I trust we all woke up this morning feeling fine…
Emi will generate the headlines. Of course he will. And why shouldn’t he. It was a brilliant goal.
But at the heart of City’s fine win over the best the Championship has to throw at us was a quartet whose influence on all that happens around them grows with every passing game.
When discussing the personnel in the team there to protect Tim Krul, it’s now wrong to cite just Grant Hanley and Ben Gibson, as the magnificent pairing in from of them have turned what was traditionally a two-man job into one done by four.
Oliver Skipp and Kenny McLean have turned the ugly side of the game – the blocking, the pressing, the getting-a-toe-in, the ‘ratting’ – into an art form all of its own and, in doing so, have turned this Norwich City into something almost unrecognisable.
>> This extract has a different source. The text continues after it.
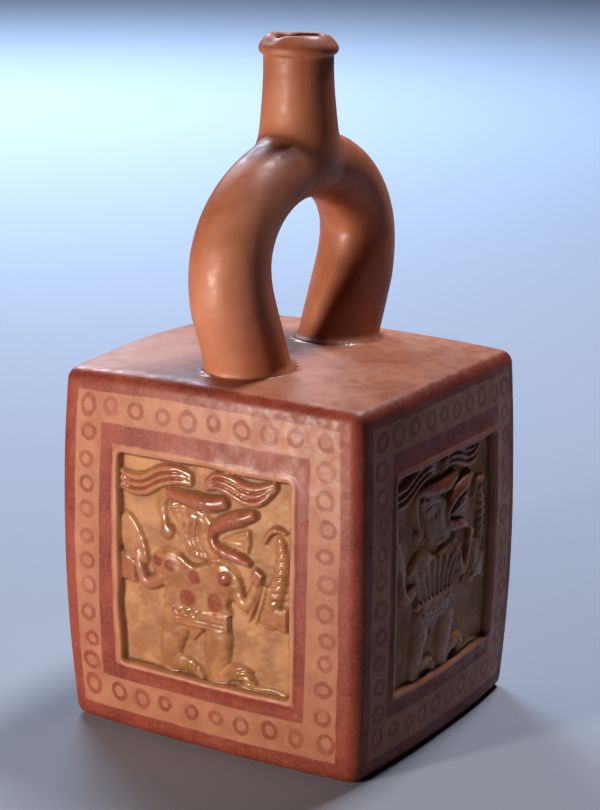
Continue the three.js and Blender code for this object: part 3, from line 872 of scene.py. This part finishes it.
def ring_row(graph, given):
    """A row of hand-painted rings, one to a cell, each a little off in place, size and strength."""
    step = graph.math("DIVIDE", given["Along"], given["Spacing"])
    cell = graph.math("ROUND", step)
    local = graph.math("MULTIPLY", graph.math("SUBTRACT", step, cell), given["Spacing"])
    spot = graph.node("ShaderNodeCombineXYZ", {0: cell, 1: given["Seed"]}).outputs[0]
    chance = graph.split(graph.node("ShaderNodeTexWhiteNoise", {"Vector": spot}).outputs["Color"])
    spot_b = graph.vector("ADD", spot, (37.0, 11.0, 5.0))
    chance_b = graph.split(graph.node("ShaderNodeTexWhiteNoise", {"Vector": spot_b}).outputs["Color"])
    jitter = lambda value, size: graph.math("MULTIPLY", graph.math("SUBTRACT", value, 0.5), size)
    tremble = jitter(graph.noise(given["Place"], 5.0), 1.3)
    x = graph.math("ADD", graph.math("ADD", local, jitter(chance[0], 1.3)), tremble)
    y = graph.math("ADD", given["Across"], jitter(chance[1], 1.3))
    y = graph.math("MULTIPLY", y, graph.math("ADD", 0.95, jitter(chance_b[1], 0.24)))
    gap = graph.math("SQRT", graph.math("ADD", graph.math("MULTIPLY", x, x), graph.math("MULTIPLY", y, y)))
    radius = graph.math("ADD", 2.32, jitter(chance[2], 0.7))
    stroke = graph.math("ABSOLUTE", graph.math("SUBTRACT", gap, radius))
    half = graph.math("ADD", 0.78, jitter(graph.noise(given["Place"], 3.0), 1.1))
    line = graph.fade(graph.math("SUBTRACT", stroke, half), -0.28, 0.22)
    patchy = graph.step(graph.noise(given["Place"], 4.5, 3.0), 0.34, 0.5, 0.5, 1.0)
    strength = graph.math("ADD", 0.72, graph.math("MULTIPLY", chance_b[0], 0.35))
    first = graph.math("GREATER_THAN", cell, graph.math("SUBTRACT", given["First"], 0.5))
    last = graph.math("LESS_THAN", cell, graph.math("ADD", given["Last"], 0.5))
    worn = graph.math("MULTIPLY", graph.math("MULTIPLY", line, patchy), strength)
    return {"Mask": graph.math("MULTIPLY", worn, graph.math("MULTIPLY", first, last))}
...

We don’t tend to do impregnable here; at least we haven’t for a long time.
Even in the good years – and there have been several – the Achilles heel has invariably tended to be a susceptibility to defensive brittleness. Sometimes it was individual cock-ups, other times structural and/or tactical issues have been the cause, but more often than not it’s been a combination of the two.
Two years ago, our blaze of glory was accompanied by all of the above and we relied upon, and were very good at, outscoring opponents.
You score three against us? No worries, we’ll set Pukki and Rhodes on you and score four. It was crash, bang, wallop football at its best but it didn’t offer the same solid base from which the late Sheffield United benefitted in their first season back in the PL.
Now it’s Norwich City of the solid base.
Sky, understandably to be fair, talked up the threat of Ivan Toney last night but the ex-Peterborough man was to endure what must surely have been his most frustrating 94 minutes of the season, as the gang of four combined to deny him space, time and barely even a glimpse of Krul.
The closest Toney got to Tim all night was the post-match fist bump.
In fact, after half-time, that was the closest any Brentfordian got to Norfolk’s most loved Dutchman, aside from a few uncharacteristic and fruitless Hail Marys in the dying minutes.
But let’s go back to the beginning and those early skirmishes when Teemu Pukku lost out in his opening round with David Raya and then Sergi Canos – once of this parish – choked when given the chance to make City pay for those six-and-a-half months of hurt.
That was on 11 minutes. It was to be the visitors’ only clear sight of goal. In the Sky studio, the voice of Brentford, Sam Saunders, was girding his loins for a night of Bryan Mbuemo magic after the Frenchman had shown Dmitris Giannoulis a clean pair in the lead-up to the Canos chance.
Mbuemo was never seen again. Along with Toney, he is still reported as missing.
When Emi’s goal arrived, it did so off the back of a spell of Brentford possession but never did that possession turn into pressure, so composed and organised were the gang-of-four ably supported by Max Aarons and Giannoulis.
The irony of Canos being the one to initially give the ball away and then being one of Buendia’s victims of the dropped shoulder was not lost on Don Goodman, but there was still plenty to do having worked himself the opening. The finish on his wrong foot was as unerring as it was predictable.
Special players do special things at crucial moments.
If Pukki had been able to beat Raya in round two on the stroke of half-time, after the most exquisite of through-balls from you-know-who, then it would have been game over there and then.
But, instead, from thereon in, it was a case of that phrase I’ve grown to loathe: game management. (I guess there’s no there is no other way of describing it.)
Yet, as loathsome as it is, City are now very good at it. Keeping the Bees ‘at arms’ length’ was how Goodman described City’s second-half efforts and he was right. Still looking for a second goal but without over-committing; no gaps down the sides of our centre-backs; no gaps in front of said centre-backs; both full-backs always supporting and supported; no panic; no drama.
As 1-0 wins go, it was as convincing as they come, and against the side deemed the best of the rest.
Thomas Frank made the mistake a couple of weeks ago of describing the Championship as having no outstanding teams. He backtracked from that slightly last night, alluding to City being now able to prepare for the Premier League, but, mind games or not, said so knowing full well that on the night his players were bossed on the pitch and he was bossed in the technical area.
To be ten points clear of second and, crucially, third with 12 to play is the stuff of dreams. And talking of which… I’d imagine The Mayor had one last night involving a case of orange MD 20/20s.
Go on Kenny, Get your order in. The finishing line is in sight, lad.